[A block of data]
---*---

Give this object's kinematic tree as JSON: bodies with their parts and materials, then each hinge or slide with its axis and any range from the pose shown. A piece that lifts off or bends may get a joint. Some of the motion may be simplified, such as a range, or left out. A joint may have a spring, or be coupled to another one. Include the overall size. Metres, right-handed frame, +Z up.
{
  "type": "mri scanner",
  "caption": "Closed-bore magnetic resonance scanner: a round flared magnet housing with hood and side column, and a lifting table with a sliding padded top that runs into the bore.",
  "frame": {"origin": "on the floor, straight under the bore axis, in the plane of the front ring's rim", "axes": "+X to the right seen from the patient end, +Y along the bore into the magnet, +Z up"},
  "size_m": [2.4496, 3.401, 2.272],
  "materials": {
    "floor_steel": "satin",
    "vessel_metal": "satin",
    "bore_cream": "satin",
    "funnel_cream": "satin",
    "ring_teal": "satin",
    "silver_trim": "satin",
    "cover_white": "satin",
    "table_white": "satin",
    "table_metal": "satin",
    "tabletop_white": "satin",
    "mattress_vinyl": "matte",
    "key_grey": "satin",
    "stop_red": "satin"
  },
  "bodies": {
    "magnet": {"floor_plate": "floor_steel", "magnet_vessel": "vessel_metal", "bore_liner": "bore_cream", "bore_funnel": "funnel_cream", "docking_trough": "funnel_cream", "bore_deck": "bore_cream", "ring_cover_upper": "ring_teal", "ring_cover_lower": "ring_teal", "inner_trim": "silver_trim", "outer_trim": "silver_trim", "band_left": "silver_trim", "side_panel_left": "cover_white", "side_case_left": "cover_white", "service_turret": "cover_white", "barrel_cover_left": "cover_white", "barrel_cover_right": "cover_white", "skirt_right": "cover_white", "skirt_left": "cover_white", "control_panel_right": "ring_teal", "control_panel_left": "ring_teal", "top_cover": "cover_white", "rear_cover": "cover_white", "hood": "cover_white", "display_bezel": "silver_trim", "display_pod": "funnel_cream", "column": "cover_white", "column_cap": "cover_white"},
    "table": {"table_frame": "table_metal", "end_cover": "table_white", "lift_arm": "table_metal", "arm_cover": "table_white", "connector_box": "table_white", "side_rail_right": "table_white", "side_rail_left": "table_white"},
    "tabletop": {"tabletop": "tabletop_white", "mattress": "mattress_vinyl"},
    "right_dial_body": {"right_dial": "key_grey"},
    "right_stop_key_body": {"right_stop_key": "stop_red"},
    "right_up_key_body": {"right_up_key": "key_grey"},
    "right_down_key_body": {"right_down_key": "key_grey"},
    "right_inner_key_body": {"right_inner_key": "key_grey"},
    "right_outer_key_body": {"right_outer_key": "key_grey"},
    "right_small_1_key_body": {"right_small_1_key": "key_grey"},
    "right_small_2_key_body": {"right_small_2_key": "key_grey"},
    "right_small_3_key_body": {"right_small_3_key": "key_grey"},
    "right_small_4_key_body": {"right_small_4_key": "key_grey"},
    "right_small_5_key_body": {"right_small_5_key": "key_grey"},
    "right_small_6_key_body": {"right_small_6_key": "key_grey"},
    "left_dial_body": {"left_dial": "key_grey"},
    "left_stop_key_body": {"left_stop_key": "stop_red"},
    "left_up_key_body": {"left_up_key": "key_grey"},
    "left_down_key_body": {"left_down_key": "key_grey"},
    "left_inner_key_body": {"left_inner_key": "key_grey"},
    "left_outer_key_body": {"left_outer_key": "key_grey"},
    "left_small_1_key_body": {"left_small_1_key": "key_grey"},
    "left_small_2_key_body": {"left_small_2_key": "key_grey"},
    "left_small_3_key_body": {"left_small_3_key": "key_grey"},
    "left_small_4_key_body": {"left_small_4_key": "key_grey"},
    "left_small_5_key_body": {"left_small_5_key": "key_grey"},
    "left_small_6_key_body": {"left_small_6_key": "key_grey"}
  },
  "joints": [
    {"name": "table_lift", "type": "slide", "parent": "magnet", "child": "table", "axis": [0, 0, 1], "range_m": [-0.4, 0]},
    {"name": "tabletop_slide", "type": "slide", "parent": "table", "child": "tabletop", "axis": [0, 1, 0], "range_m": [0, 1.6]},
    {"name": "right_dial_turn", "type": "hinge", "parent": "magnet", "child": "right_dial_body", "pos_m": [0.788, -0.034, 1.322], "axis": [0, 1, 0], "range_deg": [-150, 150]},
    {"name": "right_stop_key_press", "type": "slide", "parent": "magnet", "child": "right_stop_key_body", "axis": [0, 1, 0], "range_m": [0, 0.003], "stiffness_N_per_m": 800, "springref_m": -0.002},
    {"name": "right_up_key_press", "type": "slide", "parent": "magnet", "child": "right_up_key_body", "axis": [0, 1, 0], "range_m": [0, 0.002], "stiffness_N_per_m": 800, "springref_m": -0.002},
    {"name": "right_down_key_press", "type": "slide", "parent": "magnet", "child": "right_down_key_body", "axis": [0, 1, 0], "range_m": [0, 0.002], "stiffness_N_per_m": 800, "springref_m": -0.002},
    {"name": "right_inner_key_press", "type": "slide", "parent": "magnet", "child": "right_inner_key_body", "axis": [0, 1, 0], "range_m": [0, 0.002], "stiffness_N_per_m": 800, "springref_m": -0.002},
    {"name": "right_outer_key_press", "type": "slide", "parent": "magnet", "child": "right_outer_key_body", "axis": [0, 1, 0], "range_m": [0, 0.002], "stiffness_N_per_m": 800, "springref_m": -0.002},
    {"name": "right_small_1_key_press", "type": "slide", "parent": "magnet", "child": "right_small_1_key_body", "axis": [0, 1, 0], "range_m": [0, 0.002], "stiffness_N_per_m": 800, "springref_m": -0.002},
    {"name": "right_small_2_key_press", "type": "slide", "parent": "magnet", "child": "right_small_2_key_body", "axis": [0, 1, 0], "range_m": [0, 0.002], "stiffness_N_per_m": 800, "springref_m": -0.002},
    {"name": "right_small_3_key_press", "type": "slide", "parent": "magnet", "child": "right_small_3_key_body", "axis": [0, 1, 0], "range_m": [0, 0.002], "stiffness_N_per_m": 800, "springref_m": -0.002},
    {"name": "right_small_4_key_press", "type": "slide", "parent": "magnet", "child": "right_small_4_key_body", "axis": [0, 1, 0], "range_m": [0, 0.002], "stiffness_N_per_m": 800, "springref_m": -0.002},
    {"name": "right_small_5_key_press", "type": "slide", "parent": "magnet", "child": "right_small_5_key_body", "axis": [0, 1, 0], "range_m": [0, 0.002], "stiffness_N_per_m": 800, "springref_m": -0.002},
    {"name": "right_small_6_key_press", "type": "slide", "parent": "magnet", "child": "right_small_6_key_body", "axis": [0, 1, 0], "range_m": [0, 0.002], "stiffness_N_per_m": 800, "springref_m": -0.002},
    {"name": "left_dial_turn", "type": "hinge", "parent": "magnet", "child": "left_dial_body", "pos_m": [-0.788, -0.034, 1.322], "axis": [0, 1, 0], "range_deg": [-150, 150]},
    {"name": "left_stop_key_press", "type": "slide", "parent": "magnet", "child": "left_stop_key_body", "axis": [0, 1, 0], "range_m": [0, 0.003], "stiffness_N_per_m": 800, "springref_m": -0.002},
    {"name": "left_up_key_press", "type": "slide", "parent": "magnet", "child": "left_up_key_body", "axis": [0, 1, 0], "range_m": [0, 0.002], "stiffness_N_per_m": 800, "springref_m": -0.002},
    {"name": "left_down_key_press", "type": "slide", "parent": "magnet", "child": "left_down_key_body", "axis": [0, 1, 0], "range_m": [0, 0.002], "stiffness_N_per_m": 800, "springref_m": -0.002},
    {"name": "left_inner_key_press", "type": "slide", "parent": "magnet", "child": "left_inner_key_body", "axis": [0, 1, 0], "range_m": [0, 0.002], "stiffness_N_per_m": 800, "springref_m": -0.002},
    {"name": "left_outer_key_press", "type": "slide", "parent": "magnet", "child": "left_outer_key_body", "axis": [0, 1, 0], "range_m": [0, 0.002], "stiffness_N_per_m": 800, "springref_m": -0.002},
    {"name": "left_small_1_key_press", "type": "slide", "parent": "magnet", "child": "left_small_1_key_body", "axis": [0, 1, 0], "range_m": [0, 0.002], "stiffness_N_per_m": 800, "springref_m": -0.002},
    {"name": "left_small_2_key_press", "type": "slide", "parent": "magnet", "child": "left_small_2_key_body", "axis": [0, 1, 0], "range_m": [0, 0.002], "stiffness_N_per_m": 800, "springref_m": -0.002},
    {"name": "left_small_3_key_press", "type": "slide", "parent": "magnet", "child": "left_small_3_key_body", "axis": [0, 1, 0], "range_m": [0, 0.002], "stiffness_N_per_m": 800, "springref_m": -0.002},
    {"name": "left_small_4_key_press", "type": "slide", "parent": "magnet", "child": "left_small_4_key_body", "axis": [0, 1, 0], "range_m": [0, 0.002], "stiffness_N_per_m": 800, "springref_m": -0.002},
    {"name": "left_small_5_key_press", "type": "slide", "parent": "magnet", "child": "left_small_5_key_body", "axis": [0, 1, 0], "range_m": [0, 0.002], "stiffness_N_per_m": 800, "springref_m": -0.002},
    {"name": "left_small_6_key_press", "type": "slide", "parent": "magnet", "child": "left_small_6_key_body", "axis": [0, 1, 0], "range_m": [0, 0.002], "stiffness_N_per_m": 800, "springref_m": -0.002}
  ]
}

---*---

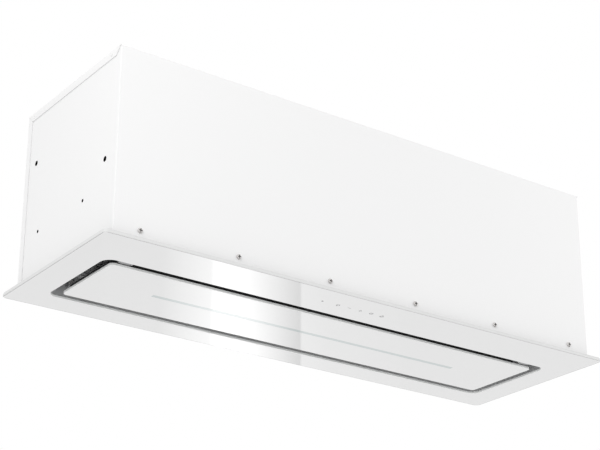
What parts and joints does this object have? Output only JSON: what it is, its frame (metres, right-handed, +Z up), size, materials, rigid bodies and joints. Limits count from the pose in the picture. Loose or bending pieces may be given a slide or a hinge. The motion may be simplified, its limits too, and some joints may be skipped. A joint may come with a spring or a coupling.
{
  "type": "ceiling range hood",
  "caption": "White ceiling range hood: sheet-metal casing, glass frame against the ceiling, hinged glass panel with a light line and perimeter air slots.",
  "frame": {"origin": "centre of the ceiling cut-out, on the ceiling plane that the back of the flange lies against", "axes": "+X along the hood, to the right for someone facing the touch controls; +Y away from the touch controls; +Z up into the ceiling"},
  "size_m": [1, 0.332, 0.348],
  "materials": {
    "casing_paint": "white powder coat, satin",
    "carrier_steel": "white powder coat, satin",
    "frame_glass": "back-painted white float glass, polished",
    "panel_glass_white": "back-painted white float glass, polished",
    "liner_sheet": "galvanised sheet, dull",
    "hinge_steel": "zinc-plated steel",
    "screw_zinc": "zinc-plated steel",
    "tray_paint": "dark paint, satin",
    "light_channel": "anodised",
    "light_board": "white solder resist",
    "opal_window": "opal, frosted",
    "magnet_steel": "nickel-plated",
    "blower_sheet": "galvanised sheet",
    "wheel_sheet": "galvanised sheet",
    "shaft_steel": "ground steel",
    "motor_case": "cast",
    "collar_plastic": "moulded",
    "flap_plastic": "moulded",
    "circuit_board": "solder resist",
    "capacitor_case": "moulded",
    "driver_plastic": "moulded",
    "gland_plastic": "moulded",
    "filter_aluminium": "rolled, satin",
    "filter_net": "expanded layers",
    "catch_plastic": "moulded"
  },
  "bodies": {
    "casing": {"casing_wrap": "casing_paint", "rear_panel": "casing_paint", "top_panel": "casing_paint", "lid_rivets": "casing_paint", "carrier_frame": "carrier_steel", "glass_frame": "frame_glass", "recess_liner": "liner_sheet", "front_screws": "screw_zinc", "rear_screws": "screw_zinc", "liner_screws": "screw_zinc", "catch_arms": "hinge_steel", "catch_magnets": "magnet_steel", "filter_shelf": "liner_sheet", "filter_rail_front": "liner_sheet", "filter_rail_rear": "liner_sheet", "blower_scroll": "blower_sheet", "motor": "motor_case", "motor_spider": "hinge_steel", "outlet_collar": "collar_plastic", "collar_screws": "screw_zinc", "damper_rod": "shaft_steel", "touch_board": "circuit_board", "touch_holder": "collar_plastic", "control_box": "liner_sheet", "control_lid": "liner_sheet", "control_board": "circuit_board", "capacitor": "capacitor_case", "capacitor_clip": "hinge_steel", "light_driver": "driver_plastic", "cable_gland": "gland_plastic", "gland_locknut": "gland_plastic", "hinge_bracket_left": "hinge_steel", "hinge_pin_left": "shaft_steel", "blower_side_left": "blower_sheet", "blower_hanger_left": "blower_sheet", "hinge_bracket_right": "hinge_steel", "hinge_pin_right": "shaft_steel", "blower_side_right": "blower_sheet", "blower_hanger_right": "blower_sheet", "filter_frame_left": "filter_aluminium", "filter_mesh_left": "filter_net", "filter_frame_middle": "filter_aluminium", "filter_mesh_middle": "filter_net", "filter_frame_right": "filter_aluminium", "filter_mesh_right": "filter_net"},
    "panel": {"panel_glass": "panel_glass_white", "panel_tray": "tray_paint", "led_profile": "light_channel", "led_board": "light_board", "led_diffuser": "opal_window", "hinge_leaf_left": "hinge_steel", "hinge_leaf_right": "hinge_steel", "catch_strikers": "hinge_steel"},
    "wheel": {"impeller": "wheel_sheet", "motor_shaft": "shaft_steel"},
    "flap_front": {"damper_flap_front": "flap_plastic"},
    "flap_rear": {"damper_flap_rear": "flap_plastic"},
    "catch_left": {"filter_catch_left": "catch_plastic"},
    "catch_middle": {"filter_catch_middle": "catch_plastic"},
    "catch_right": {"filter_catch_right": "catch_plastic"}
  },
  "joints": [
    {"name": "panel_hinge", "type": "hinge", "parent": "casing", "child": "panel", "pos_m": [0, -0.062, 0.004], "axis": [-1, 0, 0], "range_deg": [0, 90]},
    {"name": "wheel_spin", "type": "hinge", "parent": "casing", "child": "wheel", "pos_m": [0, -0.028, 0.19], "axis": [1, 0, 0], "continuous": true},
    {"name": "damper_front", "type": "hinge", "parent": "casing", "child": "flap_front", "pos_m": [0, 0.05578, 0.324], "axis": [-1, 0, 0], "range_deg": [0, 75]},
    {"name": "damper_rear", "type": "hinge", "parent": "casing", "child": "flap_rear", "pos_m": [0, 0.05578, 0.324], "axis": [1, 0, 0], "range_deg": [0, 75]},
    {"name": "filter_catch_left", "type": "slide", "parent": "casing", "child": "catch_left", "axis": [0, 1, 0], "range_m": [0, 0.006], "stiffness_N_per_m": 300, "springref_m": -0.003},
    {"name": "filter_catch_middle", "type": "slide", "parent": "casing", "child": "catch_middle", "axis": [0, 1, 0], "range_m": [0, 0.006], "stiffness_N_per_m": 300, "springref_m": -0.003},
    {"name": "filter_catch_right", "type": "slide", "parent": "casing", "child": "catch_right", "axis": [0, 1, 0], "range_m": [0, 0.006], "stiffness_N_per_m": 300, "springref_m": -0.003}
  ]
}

---*---

**Instruction**
Pick out all lines from the data above in which the word "object" appears.

**Exercise answer**
Give this object's kinematic tree as JSON: bodies with their parts and materials, then each hinge or slide with its axis and any range from the pose shown. A piece that lifts off or bends may get a joint. Some of the motion may be simplified, such as a range, or left out. A joint may have a spring, or be coupled to another one. Include the overall size. Metres, right-handed frame, +Z up.
What parts and joints does this object have? Output only JSON: what it is, its frame (metres, right-handed, +Z up), size, materials, rigid bodies and joints. Limits count from the pose in the picture. Loose or bending pieces may be given a slide or a hinge. The motion may be simplified, its limits too, and some joints may be skipped. A joint may come with a spring or a coupling.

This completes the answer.